URL slugs should be short and keyword-rich. /blog/how-to-structure-a-blog-post-for-seo is better than /blog/post-june-2026-v3-final.
Meta descriptions should be written fresh for each post, not auto-generated from the first paragraph. They won’t directly affect rankings, but they directly affect click-through rates. Higher CTR signals relevance to Google. It compounds.
Ready to Build a Content Strategy That Actually Performs?
Structure is just the start. The brands winning in organic and AI search right now are publishing content that’s well-researched, properly optimized, and built around what their audience is actually searching for.
Proof Digital partners with brands across industries to develop SEO strategies, AI-ready content frameworks, and content marketing programs that drive real, measurable growth. Whether you need a full blog strategy, a content audit, or an expert team to execute consistently, we know how to make it work.
If your content isn’t ranking the way it should, let’s fix that. Get in touch with the Proof Digital team and let’s talk about what a smarter content strategy looks like for your business.
Frequently Asked Questions
What are the most important SEO best practices for blog posts?
Focus on a distinct H1 and title tag, a clear heading hierarchy using target keywords, short scannable paragraphs, internal links, and descriptive image alt text.
Should I include a TLDR and Key Takeaways in every blog post?
Yes, especially for posts over 800 words. A TLDR and Key Takeaways section gives AI tools and skimming readers an immediate summary, increases the chance your content gets cited in AI Overviews, and signals topical relevance to search engines right at the top of the page.
How long should a blog post be for SEO?
Aim for at least 1,000 words for most topics, longer for competitive keywords or in-depth guides. Quality and structure matter more than raw word count, but thin content rarely ranks.

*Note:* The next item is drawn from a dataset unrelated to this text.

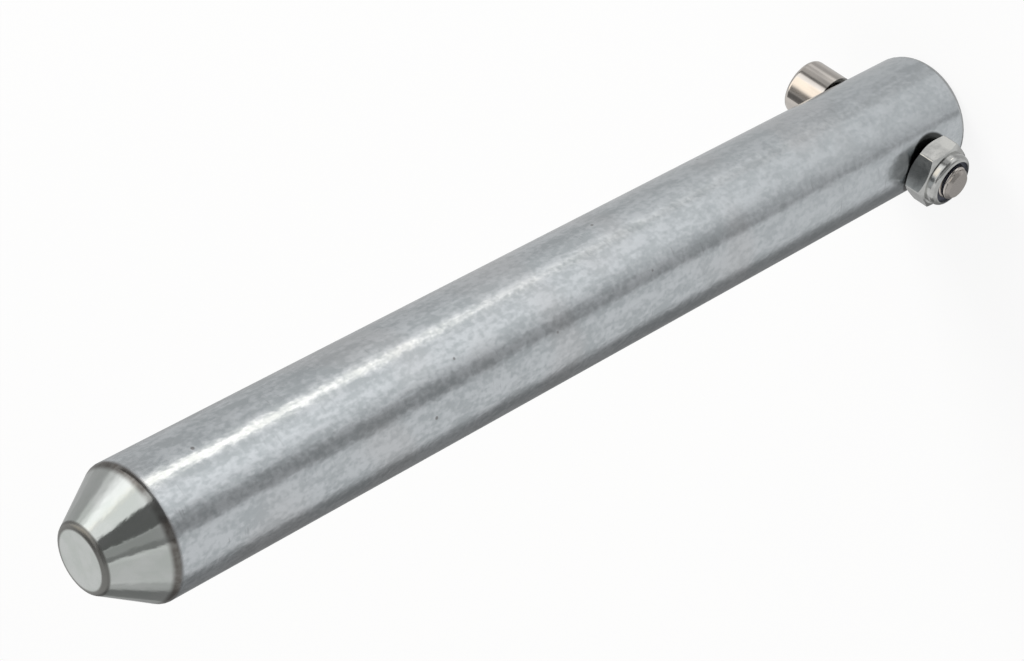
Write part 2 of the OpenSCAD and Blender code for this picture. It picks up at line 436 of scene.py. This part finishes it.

What are best practices for structuring content for AI visibility?
Answer questions directly at the start of each section, use structured formats like bullet points and numbered lists, and include a well-written FAQ at the end. AI tools pull from content that’s clean, quotable, and specific.
How do I use keywords without stuffing them?
Map your primary keyword, two to three supporting keywords, and a few long-tail question phrases before writing. Use them naturally where they fit: in headings, early in sections, in alt text. Let semantic relevance do the rest.
How many internal links should a blog post have?
Aim for two to four per post, linking to relevant product pages, category pages, or related blog posts. Use descriptive anchor text, not generic phrases like “click here.”
How is structuring content for AI search different from traditional SEO?
The overlap is large: clear structure, strong headings, direct answers. But AI search rewards even more explicit formatting. Ask yourself whether a single sentence from this section would make sense pulled out of context.